Given task: Exactly reproduce each line of the listing that follows.

═══ Supplied information ═══

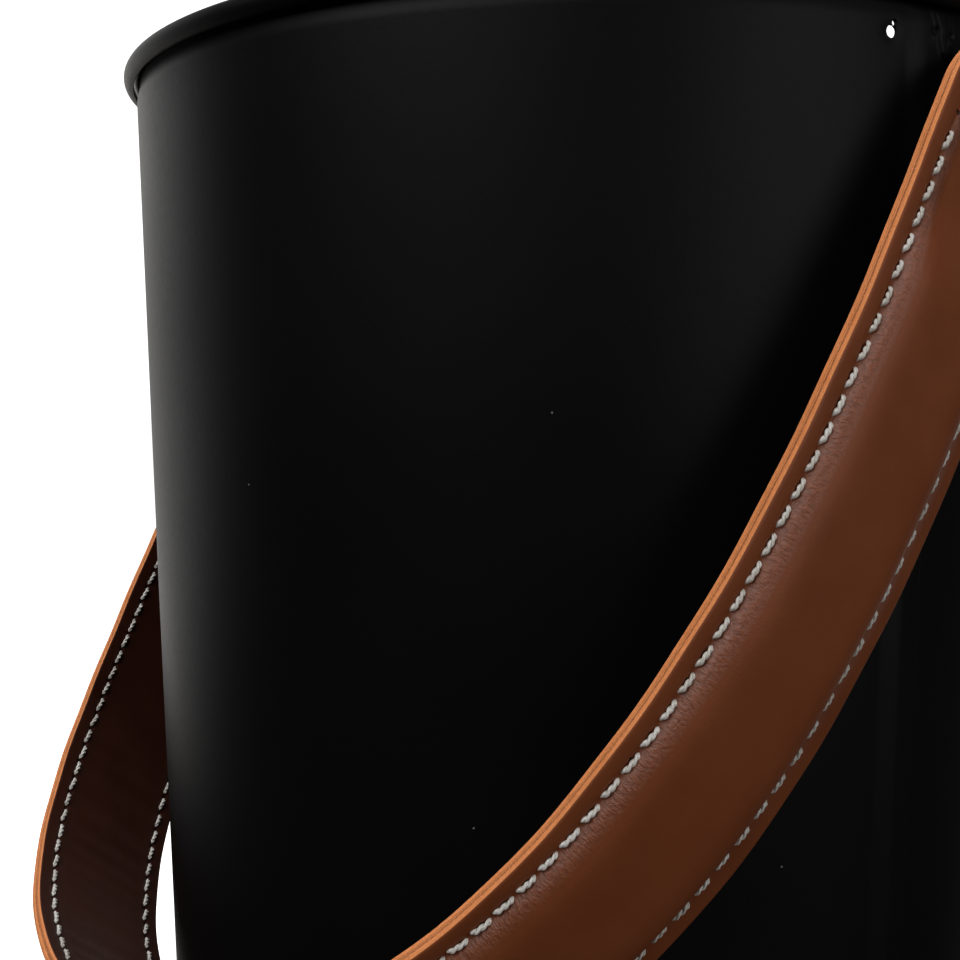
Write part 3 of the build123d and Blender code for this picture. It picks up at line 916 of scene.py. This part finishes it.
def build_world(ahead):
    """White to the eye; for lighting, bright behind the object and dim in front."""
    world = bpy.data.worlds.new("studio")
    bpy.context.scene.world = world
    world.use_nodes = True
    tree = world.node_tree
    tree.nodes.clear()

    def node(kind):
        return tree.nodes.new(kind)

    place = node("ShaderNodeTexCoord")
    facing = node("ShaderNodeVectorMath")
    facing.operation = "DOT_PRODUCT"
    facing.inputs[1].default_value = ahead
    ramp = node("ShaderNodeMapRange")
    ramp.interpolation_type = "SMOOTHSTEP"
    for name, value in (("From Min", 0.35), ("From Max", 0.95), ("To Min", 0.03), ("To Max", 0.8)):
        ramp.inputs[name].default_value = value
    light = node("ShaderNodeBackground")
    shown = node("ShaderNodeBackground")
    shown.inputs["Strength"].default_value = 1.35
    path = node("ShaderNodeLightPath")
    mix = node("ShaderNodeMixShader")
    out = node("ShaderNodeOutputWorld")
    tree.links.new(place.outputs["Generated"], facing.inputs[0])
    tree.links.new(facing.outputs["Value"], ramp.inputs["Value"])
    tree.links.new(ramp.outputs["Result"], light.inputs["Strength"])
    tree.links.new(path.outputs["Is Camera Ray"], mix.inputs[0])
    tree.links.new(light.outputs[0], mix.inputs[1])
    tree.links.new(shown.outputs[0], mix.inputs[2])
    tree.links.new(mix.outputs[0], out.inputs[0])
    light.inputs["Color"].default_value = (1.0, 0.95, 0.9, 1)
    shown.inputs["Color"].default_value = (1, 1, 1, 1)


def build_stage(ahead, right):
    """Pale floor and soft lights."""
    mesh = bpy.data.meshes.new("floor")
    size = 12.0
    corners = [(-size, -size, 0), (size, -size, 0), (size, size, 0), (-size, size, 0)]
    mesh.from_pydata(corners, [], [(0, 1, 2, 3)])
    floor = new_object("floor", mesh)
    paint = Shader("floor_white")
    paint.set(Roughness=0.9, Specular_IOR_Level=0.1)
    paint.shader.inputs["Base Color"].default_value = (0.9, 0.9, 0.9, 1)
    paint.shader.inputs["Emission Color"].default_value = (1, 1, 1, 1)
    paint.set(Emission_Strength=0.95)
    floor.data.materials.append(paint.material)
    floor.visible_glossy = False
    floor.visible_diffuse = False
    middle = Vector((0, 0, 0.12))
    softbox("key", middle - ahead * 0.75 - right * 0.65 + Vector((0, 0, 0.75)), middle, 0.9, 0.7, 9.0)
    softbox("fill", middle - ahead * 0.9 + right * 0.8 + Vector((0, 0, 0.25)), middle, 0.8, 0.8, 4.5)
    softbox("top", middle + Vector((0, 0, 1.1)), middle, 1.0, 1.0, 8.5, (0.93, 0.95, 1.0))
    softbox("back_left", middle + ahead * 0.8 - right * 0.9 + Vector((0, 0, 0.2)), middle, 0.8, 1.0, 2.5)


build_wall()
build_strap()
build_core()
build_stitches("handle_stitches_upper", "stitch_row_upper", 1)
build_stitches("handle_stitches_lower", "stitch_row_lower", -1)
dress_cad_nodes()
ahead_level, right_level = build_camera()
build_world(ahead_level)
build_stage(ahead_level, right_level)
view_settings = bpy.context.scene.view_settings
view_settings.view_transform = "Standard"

═══

Task answer:
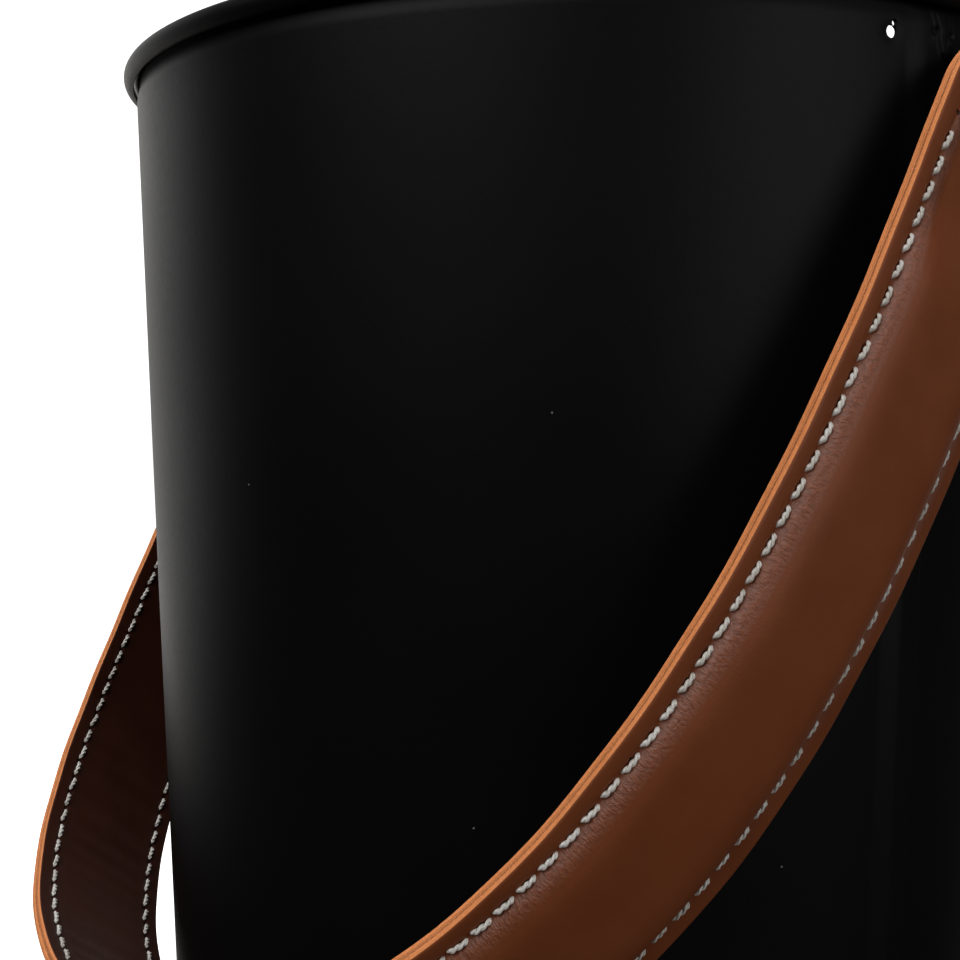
Write part 3 of the build123d and Blender code for this picture. It picks up at line 916 of scene.py. This part finishes it.
def build_world(ahead):
    """White to the eye; for lighting, bright behind the object and dim in front."""
    world = bpy.data.worlds.new("studio")
    bpy.context.scene.world = world
    world.use_nodes = True
    tree = world.node_tree
    tree.nodes.clear()

    def node(kind):
        return tree.nodes.new(kind)

    place = node("ShaderNodeTexCoord")
    facing = node("ShaderNodeVectorMath")
    facing.operation = "DOT_PRODUCT"
    facing.inputs[1].default_value = ahead
    ramp = node("ShaderNodeMapRange")
    ramp.interpolation_type = "SMOOTHSTEP"
    for name, value in (("From Min", 0.35), ("From Max", 0.95), ("To Min", 0.03), ("To Max", 0.8)):
        ramp.inputs[name].default_value = value
    light = node("ShaderNodeBackground")
    shown = node("ShaderNodeBackground")
    shown.inputs["Strength"].default_value = 1.35
    path = node("ShaderNodeLightPath")
    mix = node("ShaderNodeMixShader")
    out = node("ShaderNodeOutputWorld")
    tree.links.new(place.outputs["Generated"], facing.inputs[0])
    tree.links.new(facing.outputs["Value"], ramp.inputs["Value"])
    tree.links.new(ramp.outputs["Result"], light.inputs["Strength"])
    tree.links.new(path.outputs["Is Camera Ray"], mix.inputs[0])
    tree.links.new(light.outputs[0], mix.inputs[1])
    tree.links.new(shown.outputs[0], mix.inputs[2])
    tree.links.new(mix.outputs[0], out.inputs[0])
    light.inputs["Color"].default_value = (1.0, 0.95, 0.9, 1)
    shown.inputs["Color"].default_value = (1, 1, 1, 1)


def build_stage(ahead, right):
    """Pale floor and soft lights."""
    mesh = bpy.data.meshes.new("floor")
    size = 12.0
    corners = [(-size, -size, 0), (size, -size, 0), (size, size, 0), (-size, size, 0)]
    mesh.from_pydata(corners, [], [(0, 1, 2, 3)])
    floor = new_object("floor", mesh)
    paint = Shader("floor_white")
    paint.set(Roughness=0.9, Specular_IOR_Level=0.1)
    paint.shader.inputs["Base Color"].default_value = (0.9, 0.9, 0.9, 1)
    paint.shader.inputs["Emission Color"].default_value = (1, 1, 1, 1)
    paint.set(Emission_Strength=0.95)
    floor.data.materials.append(paint.material)
    floor.visible_glossy = False
    floor.visible_diffuse = False
    middle = Vector((0, 0, 0.12))
    softbox("key", middle - ahead * 0.75 - right * 0.65 + Vector((0, 0, 0.75)), middle, 0.9, 0.7, 9.0)
    softbox("fill", middle - ahead * 0.9 + right * 0.8 + Vector((0, 0, 0.25)), middle, 0.8, 0.8, 4.5)
    softbox("top", middle + Vector((0, 0, 1.1)), middle, 1.0, 1.0, 8.5, (0.93, 0.95, 1.0))
    softbox("back_left", middle + ahead * 0.8 - right * 0.9 + Vector((0, 0, 0.2)), middle, 0.8, 1.0, 2.5)


build_wall()
build_strap()
build_core()
build_stitches("handle_stitches_upper", "stitch_row_upper", 1)
build_stitches("handle_stitches_lower", "stitch_row_lower", -1)
dress_cad_nodes()
ahead_level, right_level = build_camera()
build_world(ahead_level)
build_stage(ahead_level, right_level)
view_settings = bpy.context.scene.view_settings
view_settings.view_transform = "Standard"